A Goodman Theatre, Center Theatre Group, Vineyard Theatre Production
“You adapt to maladaption.” It is a disquieting self-contradiction and eerily emblematic of the whole experience. I can’t remember ever seeing a performance that felt so real and unreal at the same time.
In this touring production of Lucas Hnath’s acclaimed play, presented by Crow’s Theatre, Jordan Baker plays Dana H.—who happens to be the playwright’s mother. Back in 1997, while Hnath was at college, Dana Higginbotham was kidnapped by a member of the Aryan Brotherhood—a man we know only as “Jim,” an ex-con and escaped patient from the psychiatric ward at which she was chaplain.
Baker lip-syncs to recorded interviews with Higginbotham. Her performance is astonishing, not because of anything demonstrably dramatic, but rather her convincingly naturalistic embodiment of someone else’s vocal idiosyncrasies. Just sitting in a chair, she draws us into a fully realized world as she finds minute, seemingly unconscious motivations for myriad ambient sounds in the audio track. A shifting of weight, an intake of breath, the jingle of bracelets as she shakes the tension out of her arms—these human impulses are set and yet feel as spontaneous here as at the time of original recording.
This impressive trick is achieved through a tight collaboration between Baker, Mikhail Fiksel’s sound design and Steve Cuiffo, an illusion and lip-sync consultant. Together, they turn the relentless constraint of precise, nuanced choreography into an urgent and dynamic encounter between Dana and us. Our perception of the effect triggers a surreal ambivalence that mirrors her own.
Her casual, almost blasé delivery adds to our hyper-awareness. She seems so detached from, even amused by, her own trauma. The baffling ineffectualness of institutional supports—like police and hospitals—during her five-month ordeal registers as simultaneously otherworldly and banal. Like her, we are conditioned to accept a new normal—to internally reconcile a dizzying blur of contradictions as she’s dragged from motel to motel in the Southern US, witnessing appalling violence and surviving physical and psychological abuse of her own.
Jim’s obsessive attachment to her is somewhat mystifying, though her inspiring empathy does provide a potential key to unlocking his motivations. She doesn’t like him, but she confesses to a certain dreadful admiration. The prolonged event, as objectively awful at it is, starts to make a certain skewed sense to her.

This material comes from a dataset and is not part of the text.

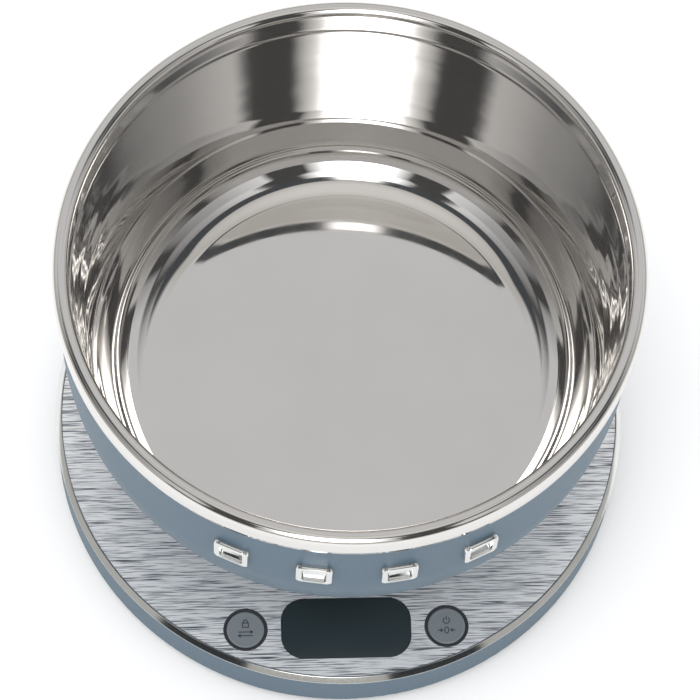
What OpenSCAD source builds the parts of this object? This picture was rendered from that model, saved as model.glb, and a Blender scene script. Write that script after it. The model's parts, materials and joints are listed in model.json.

As she grasps at hazy memories, accepts her situation as familiar and inevitable, she embraces the dysfunction and her own thwarted agency as part of her essential being.
The drab verisimilitude of Andrew Boyce’s generic motel set can’t be overstated. Shoddy workmanship and water damage creep in the corners of this oppressively mundane space which seems to stare back at you. Paul Toben’s lighting transforms it—taking us from cool fluorescence to subtle, distinctive theatricality. In a sequence that feels surprisingly invigorating despite its depiction of a monotonous routine, director Les Waters’ generally restrained staging gives us a Lynchian interlude, a beautifully ominous time-lapse abstraction of motel-room life.
Dana H. is an innovative, technically demanding form of verbatim theatre. Harrowing, haunting, funny and therapeutic—these are all accurate descriptors, though none of them do full justice to the sense of documentary rigour and intensely voyeuristic atmosphere.